Ombudsmen are command volunteers who are spouses of active duty or selected reserve members, Grossman explained. Once appointed, they serve as a liaison between the command and other families, and regularly distribute information to and from commanding officers and family members regarding health, morale and welfare.

Each ombudsman also has an appointed point of contact, which is generally the command master chief. The ombudsman should meet monthly with their point of contact and commanding officer, Grossman added.

“This allows the commanding officer to be informed of any potential issues within the command so they can be corrected quickly,” he said. “This is also an opportunity for the commanding officer to inform the ombudsman of any events coming up that may impact the families, including exercises or command family gatherings.”

Beyond serving as an information hub, ombudsmen also offer referrals for families and other spouses, act as spokespersons and often facilitate smoother transitions for Sailors and families during permanent change of station (PCS) moves.

“A spouse may call the ombudsman looking for a job, needing an emergency babysitter, or wondering where they can board a pet for the weekend,” said Grossman about some of the everyday issues ombudsmen help solve. “The ombudsmen have a strong network among themselves.

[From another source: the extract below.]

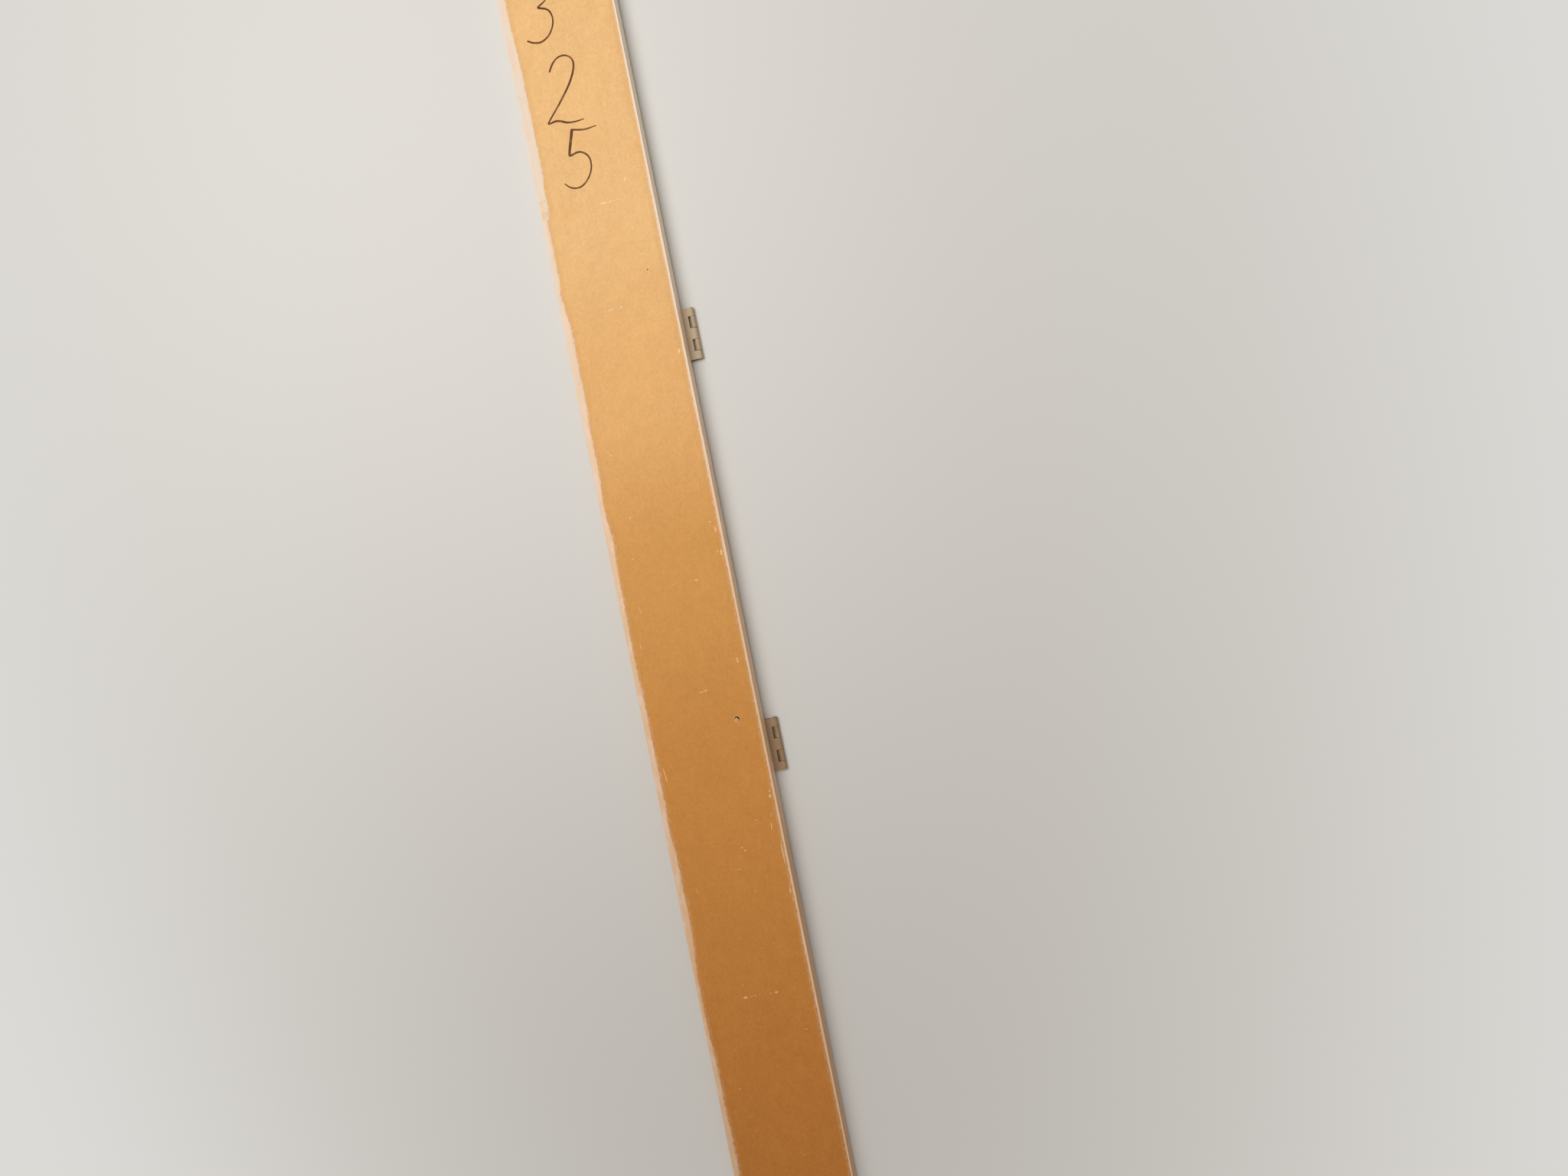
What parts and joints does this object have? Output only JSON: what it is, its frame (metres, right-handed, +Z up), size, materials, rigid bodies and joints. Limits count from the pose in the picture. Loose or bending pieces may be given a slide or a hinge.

If there is a question or a need that an ombudsman can’t answer, they look to other ombudsmen or the ombudsman coordinator for assistance.”

Ombudsmen are also trained in dealing with issues such as sexual assault, domestic violence, child abuse, and suicide, Grossman said. “It is rare an ombudsman has to answer these calls, but they are prepared if the time ever comes,” he added.

Ombudsmen coordinators are located at each Fleet and Family Support Center, and provide oversight of the program for each installation. If a military spouse is interested in becoming an ombudsman, he or she should contact the local command master chief.

The Navy Family Ombudsman Program was introduced in 1970 by then-Chief of Naval Operations Adm. Elmo Zumwalt, who adapted the program from a 19th century Scandinavian custom designed to give private citizens an outlet to express concerns to government officials.